Petani Israel pada zaman Yesus hidup rupanya
memiliki cara yang berbeda dengan petani professional di atas, ketika menanam benih. Mereka tidak menyiapkan tanahnya lebih dengan mencangkul atau
membersihkannya, tetapi mereka menabur saja dan membiarkan benih itu tumbuh
begitu saja secara alamiah. Karena itu tidak heran kalau benih itu jatuh begitu
saja, di tanah pinggir jalan yang keras, di tanah berbatu, di tanah bersemak duri
dan lainnya di tanah yang subur. Saat panen, mereka hanya memetik hasil dari
tanah yang subur. Yesus tahu sistim pertanian itu dan ia menceritakannya kembali
dalam pengajaran-Nya hari ini untuk menggambarkan suasana hati para
pendengarnya saat mereka mendengarkan sabda Tuhan dalam pengajaran-Nya pun dari
pembacaan Kitab Suci Perjanjian Lama di sinagoga dan kenisah (Mat 13:1-23). Keadaan
tanah yang ditaburi benih itu melambangkan suasana hati manusia.
1) Tanah pinggir
jalan:
itu melambangkan suasana hati manusia yang keras dan menolak benih sabda karena
burung-burung (setan) langsung memakannya.
2)
Tanah bersemak: melambangkan
hati penuh noda dosa dan tidak mau bertobat sehingga benih sabda tumbuh sebentar
saja kemudian layu dan mati sehingga tidak menghasilkan pertobatan.

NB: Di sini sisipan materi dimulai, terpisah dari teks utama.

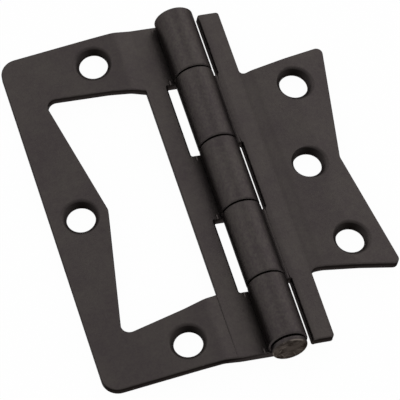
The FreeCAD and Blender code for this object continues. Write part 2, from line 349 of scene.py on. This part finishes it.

3) Tanah berbatu: melambangkan
hati yang dengki sehingga mereka tidak membiarkan benih sabda itu berakar dan
bertumbuh. Hati mereka tak berubah.
4) Tanah yang subur: menggambarkan
kerendahan hati manusia yang suka mendengar, menyimpannya dalam hati baik-baik
sehingga sabda itu menghasilkan buah-buah kebajikan yang membuat seseorang
hidup dengan sukacita.
Allah sumber sabda dan kehidupan ini,
selalu berusaha memelihara iman, harap dan kasih manusia dengan mencurahkan
rahmat-Nya secara berlimpah-limpah. Nabi Yesaya menggambarkan curahan rahmat
itu seperti hujan dan salju yang turun membasahi bumi, membuat bumi ini subur
dan menumbuhkan tumbuh-tumbuhan agar menghasilkan panen yang berlimpah-limpah
(Yes 55:10-11). Allah kaya dengan rahmat dan kasih-Nya, Ia memberikan semuanya
tanpa mengharapkan balasan kita selain mendengar Dia, taat kepada-Nya agar
hidup kita terpelihara dalam damai dan sukacita.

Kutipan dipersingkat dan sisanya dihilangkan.